Toutefois, The Good Lord Bird balaie vite nos inquiétudes avec une écriture respectueuse des thèmes du roman. Si John Brown est le héros, l’histoire est vue à travers les yeux d’Henry, un jeune esclave afro-américain sauvé par l’abolitionniste. De cette manière, le show remet toujours en contexte les actions salvatrices du cow-boy, leader illuminé et souvent glaçant, qui fait preuve d’une autorité quasi tyrannique pour appliquer ses engagements.
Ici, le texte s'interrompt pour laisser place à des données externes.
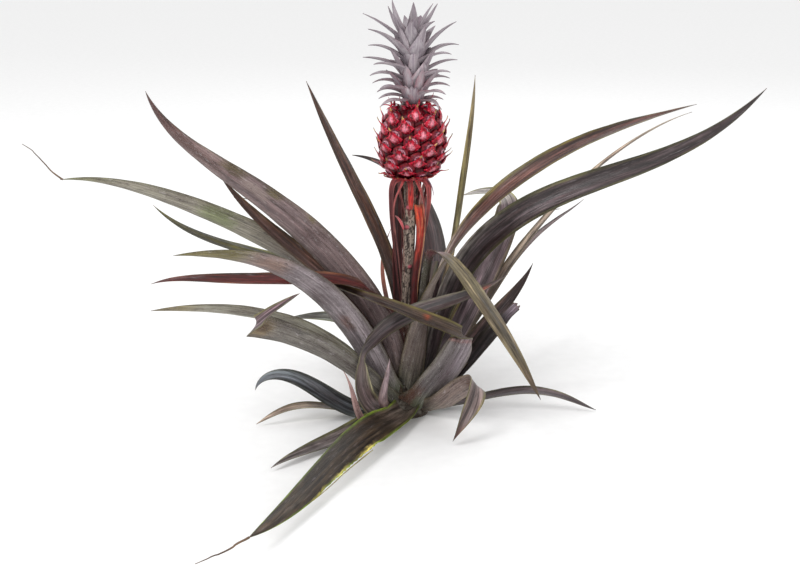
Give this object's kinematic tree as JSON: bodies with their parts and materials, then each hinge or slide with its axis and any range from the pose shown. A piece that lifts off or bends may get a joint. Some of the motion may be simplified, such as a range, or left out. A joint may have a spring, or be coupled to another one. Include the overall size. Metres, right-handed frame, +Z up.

À l’inverse, la présence d’Henry apporte une touche de poésie et d’émotion, tout en replaçant au centre du récit une victime de l’esclavage.

Ainsi, on découvre avec plaisir et fascination les sept épisodes de The Good Lord Bird, œuvre tragicomique bien équilibrée entre humour irrévérencieux et situations dramatiques haletantes et choquantes. On se prend rapidement d’affection pour Henry, surnommé “Henrietta” par Brown et son armée d’insurgés, qui le prennent pour une fille et l’habillent comme tel. Une situation absurde et comique, souvent employée pour désamorcer la gravité du sujet mais aussi sauver in extremis Henry des batailles sanglantes menées par les abolitionnistes. On sent l’influence des frères Coen dans la série, à travers un récit qui se montre aussi sombre que parfois drôle.

Ⓒ Showtime

Le duo principal, formé par Ethan Hawke et Joshua Caleb Johnson (vu dans Snowfall et Black-ish), reste l’atout majeur de la série. L’acteur vétéran se lâche complètement dans ce personnage foncièrement fou mais doté de bons sentiments, à la croisée du gourou psychopathe et du justicier attendrissant. La douceur et la naïveté d’Henry, à la fois acolyte et victime des éclats de folie de Brown, complète cette dynamique avec une justesse de tous les instants. Le show peut aussi compter sur une mise en scène intimiste et une photographie crépusculaire, qui vient souligner l’urgence de la situation dans un pays divisé.

La justesse de The Good Lord Bird peut se résumer en un dialogue de l’épisode 3, que Henry exprime en ces mots lourds de sens : “Il ne va pas te sauver, il essaie de le faire.” La série ne condamne ou n’élève en héros aucun personnage, et préfère accorder à chacun un traitement sincère et réfléchi : John Brown, l’homme blanc qui a pris conscience de l’esclavage, est dans une quête de rédemption et de compassion, tandis que Henry, l’homme noir victime de la servitude, traduit la souffrance mais aussi la tolérance de la culpabilité humaine. Une série qui plonge avec intelligence ses spectateurs dans l’Amérique raciste d’autrefois et qui, comme Watchmen, Lovecraft Country ou encore Hunters récemment, la confronte avec celle d’aujourd’hui, où les parallèles sont tristement bluffants.

En France, la mini-série The Good Lord Bird est inédite pour le moment.